Ele cita ainda detalhes que, muitas vezes, são negligenciados pelo mercado: banheiros espaçosos, ruas com pouco trânsito e áreas de recreação infantil para receber os netos.
Segundo o especialista, até mesmo fatores como a facilidade para embarque e desembarque de transportes por aplicativo entram no radar. “Pode parecer um detalhe, mas o fato de o Uber conseguir ou não parar na porta, virou critério decisivo em algumas regiões”, conta.

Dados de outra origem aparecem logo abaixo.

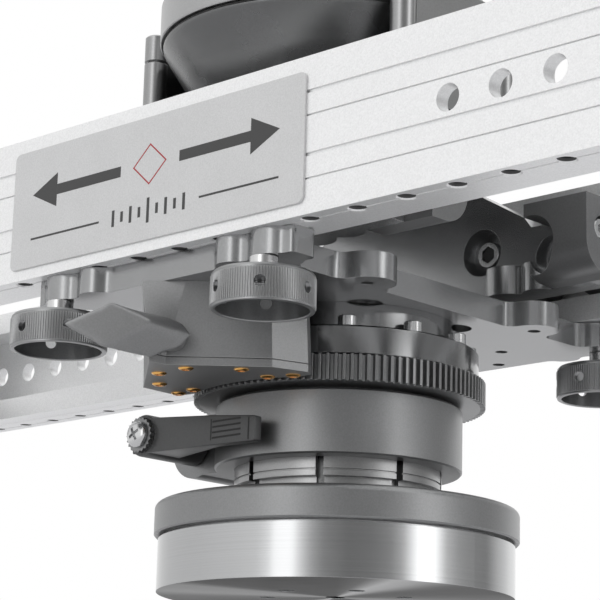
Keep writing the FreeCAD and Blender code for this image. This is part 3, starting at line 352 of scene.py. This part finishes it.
def bevelled(mesh_object, width, segments=3, degrees=25.0):
    """Rounds the object's sharp edges in its mesh."""
    built = bmesh.new()
    built.from_mesh(mesh_object.data)
    bmesh.ops.remove_doubles(built, verts=built.verts, dist=0.005 * MM)
    bmesh.ops.dissolve_limit(built, angle_limit=math.radians(1.0), verts=built.verts, edges=built.edges)
    sharp = [e for e in built.edges
             if len(e.link_faces) == 2 and e.calc_face_angle(0.0) > math.radians(degrees)]
    bmesh.ops.bevel(built, geom=sharp, offset=width, segments=segments, profile=0.5, affect="EDGES",
                    clamp_overlap=True)
    built.to_mesh(mesh_object.data)
    built.free()
    smooth_by_angle(mesh_object.data, 40.0)


def from_cad(name, node_name, body, width, segments=3, degrees=25.0):
    """A copy of a CAD node with rounded edges, which stands for it."""
    made = linked(name, NODES[node_name].data.copy())
    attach(made, body)
    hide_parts(node_name)
    bevelled(made, width, segments, degrees)
    return made


def add_socket_screw(built, where, radius, height, hex_share=0.5, dome=False):
    """A screw head standing on z = 0 with a chamfer or a dome and a hexagonal socket."""
    hexagon = radius * hex_share
    depth = height * 0.55
    count, sides = 48, 6
    if dome:
        outline = [(radius, 0.0), (radius, height * 0.25)]
        for s in (0.2, 0.4, 0.6, 0.8, 1.0):
            outline.append((radius - (radius - hexagon * 1.2) * s,
                            height * (0.25 + 0.75 * math.sin(s * math.pi / 2))))
    else:
        chamfer = min(0.35 * MM, height * 0.2)
        outline = [(radius, 0.0), (radius, height - chamfer), (radius - chamfer, height),
                   (hexagon * 1.25, height)]
    angles = [2 * math.pi * k / count for k in range(count)]
    rings = []
    for r, z in outline:
        rings.append([built.verts.new(where @ Vector((r * math.cos(a), r * math.sin(a), z))) for a in angles])
    skin(built, rings)
    built.faces.new(list(reversed(rings[0])))
    mouth, socket_floor = [], []
    for angle in angles:
        sector = (angle + math.pi / sides) % (2 * math.pi / sides) - math.pi / sides
        r = hexagon * math.cos(math.pi / sides) / math.cos(sector)
        for ring, z in ((mouth, height - 0.02 * MM), (socket_floor, height - depth)):
            ring.append(built.verts.new(where @ Vector((r * math.cos(angle), r * math.sin(angle), z))))
    skin(built, [rings[-1], mouth, socket_floor])
    built.faces.new(socket_floor)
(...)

Além do imóvel, o entorno também precisa atender ao padrão de vida desejado. Supermercados, farmácias, serviços de saúde e lazer ao alcance de uma caminhada segura são cada vez mais valorizados por esse consumidor. É o caso da aposentada Eny Novaes, de 72 anos.
“Vim para Perdizes (São Paulo) há dois anos justamente pelo conforto de ter tudo perto de casa. O bairro tem muitas ladeiras, não favorece as caminhadas. Mas desço até o Parque da Água Branca, encontro com uma turma que gosta de andar e me divirto”, diz.

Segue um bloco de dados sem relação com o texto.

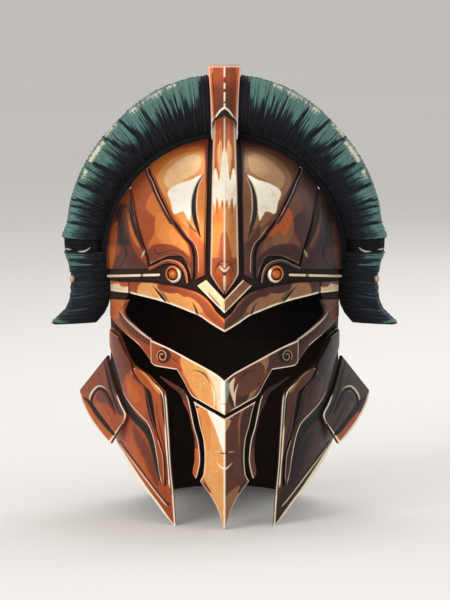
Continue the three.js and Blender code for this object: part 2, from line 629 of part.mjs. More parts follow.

Longevidade como motor de transformação
A convivência intergeracional, muitas vezes vista apenas como um conceito social, é um “verdadeiro investimento no futuro das cidades”.
Bairros que reúnem diferentes faixas etárias e promovem espaços de encontro acabam naturalmente mais valorizados. “Essa mistura gera vitalidade e segurança. Gente, comércio, lazer e movimento trazem sensação de proteção e impactam diretamente a qualidade de vida”, afirma Henkel.
Mas o especialista faz um alerta: é preciso entender os limites desse convívio. “Bairros boêmios, com bares ruidosos, por exemplo, não são atraentes para o cliente sênior”, aponta. Para ele, o desafio do setor imobiliário e do poder público é criar espaços que estimulem a troca entre gerações “sem abrir mão do conforto, da acessibilidade e da tranquilidade”.
60+: da adaptação à inovação
Henkel destaca que ainda persiste um olhar reducionista sobre a longevidade nas estratégias urbanas. “Precisamos parar de tratar o envelhecimento como um desafio e começar a vê-lo como a grande oportunidade do século”, afirma.
“O que o setor imobiliário e os gestores públicos precisam entender é que não se trata de adaptação, mas de inovação. É preciso ir além do óbvio e criar ecossistemas que promovam bem-estar, autonomia e conexão”, defende.
O especialista finaliza com uma provocação ao mercado. “A maioria absoluta dos moradores que optam por empreendimentos de Senior Living está fugindo da solidão dos antigos lares. O recado é claro: ‘me incluam e serei um bom cliente’”, conclui.